Actually, It's All About Me
I found the first part of the book to be especially useful. She spends a good deal of time talking about characteristics of introverts, including common strengths and weaknesses. A couple of her points really struck home.
Introverts often have a hard time starting tasks, because they feel they have to have very in-depth knowledge of a subject or problem before they can really tackle it. This resonated with me very deeply. I read this at a time when I was starting a new project at work and was having a very difficult time just getting going. Realizing that this is a tendency common with my temperament freed me to put my hesitancy aside and do some initial work before I felt really comfortable doing so. It was very freeing.
The concept of a "social introvert" really helped to explain some of my more puzzling reactions to situations. I have come to understand that feeling drained and worn out after a social event does not mean the event was a failure or that something was wrong with me. It is simply part of my introverted personality.
Has It Changed My Life Forever?
No. The book is very good, and I definitely recommend it to anyone who is an introvert or lives with one. But it was not as life-changing (at least for me) as some of the reviews seem to imply.
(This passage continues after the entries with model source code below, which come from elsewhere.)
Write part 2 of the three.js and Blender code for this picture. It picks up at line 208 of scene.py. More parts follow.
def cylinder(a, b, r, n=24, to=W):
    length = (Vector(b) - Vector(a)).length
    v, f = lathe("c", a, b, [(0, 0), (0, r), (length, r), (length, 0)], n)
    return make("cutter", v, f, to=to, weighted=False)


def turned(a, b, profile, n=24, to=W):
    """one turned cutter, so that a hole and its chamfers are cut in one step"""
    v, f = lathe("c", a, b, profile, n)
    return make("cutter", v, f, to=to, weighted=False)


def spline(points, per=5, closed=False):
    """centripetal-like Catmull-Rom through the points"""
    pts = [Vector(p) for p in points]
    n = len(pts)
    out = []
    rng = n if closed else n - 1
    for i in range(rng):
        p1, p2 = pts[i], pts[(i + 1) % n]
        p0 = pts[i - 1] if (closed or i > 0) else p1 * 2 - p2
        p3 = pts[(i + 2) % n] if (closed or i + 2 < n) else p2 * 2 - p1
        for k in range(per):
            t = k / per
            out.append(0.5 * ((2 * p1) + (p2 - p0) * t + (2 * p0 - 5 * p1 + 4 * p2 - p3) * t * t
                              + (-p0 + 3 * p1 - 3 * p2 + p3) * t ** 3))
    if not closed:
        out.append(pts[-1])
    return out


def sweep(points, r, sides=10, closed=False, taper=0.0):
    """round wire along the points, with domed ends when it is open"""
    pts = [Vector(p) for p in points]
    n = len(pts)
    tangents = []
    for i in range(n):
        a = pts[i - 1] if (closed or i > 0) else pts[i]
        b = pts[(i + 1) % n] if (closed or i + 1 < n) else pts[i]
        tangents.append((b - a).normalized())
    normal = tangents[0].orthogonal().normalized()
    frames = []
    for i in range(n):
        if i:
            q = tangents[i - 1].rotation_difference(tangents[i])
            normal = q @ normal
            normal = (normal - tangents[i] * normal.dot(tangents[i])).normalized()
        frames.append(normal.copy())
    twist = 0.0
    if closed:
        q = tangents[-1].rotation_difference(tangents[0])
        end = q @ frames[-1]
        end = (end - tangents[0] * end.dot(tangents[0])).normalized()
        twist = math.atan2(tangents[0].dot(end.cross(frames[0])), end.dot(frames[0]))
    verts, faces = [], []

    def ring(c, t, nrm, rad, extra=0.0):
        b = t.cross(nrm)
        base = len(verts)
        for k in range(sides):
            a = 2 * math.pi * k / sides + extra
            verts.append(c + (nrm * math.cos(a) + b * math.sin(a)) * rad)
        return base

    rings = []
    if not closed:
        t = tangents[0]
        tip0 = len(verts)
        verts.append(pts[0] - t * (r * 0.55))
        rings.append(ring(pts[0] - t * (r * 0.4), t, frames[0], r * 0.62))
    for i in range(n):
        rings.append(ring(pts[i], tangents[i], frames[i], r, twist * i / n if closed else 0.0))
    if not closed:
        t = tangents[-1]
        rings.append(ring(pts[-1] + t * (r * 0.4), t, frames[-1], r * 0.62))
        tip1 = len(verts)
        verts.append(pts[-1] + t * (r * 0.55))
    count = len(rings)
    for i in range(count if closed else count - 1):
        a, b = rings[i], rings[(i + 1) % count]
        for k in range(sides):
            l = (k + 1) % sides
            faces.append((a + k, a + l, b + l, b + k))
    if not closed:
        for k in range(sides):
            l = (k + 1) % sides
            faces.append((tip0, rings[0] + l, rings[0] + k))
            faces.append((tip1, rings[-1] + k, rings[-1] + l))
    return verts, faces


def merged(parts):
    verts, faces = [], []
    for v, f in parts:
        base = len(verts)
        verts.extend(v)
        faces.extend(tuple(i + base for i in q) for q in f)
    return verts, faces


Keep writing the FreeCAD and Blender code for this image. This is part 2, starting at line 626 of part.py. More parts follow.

The first part of the book (which explains the main concepts, talks about the physiological brain mechanisms underlying the temperament, and provides insight into common characteristics, problems and strengths of introverts) was very useful. However, the last part of the book is an extended discussion of coping mechanisms that introverts can use to deal with the extroverted culture in which we live. I don't know if I'm just not that introverted or if I'm old enough to have figured out how to deal with most of these situations on my own. The last section was not very helpful, and I found myself skimming the last third of the book rather than reading it thoroughly.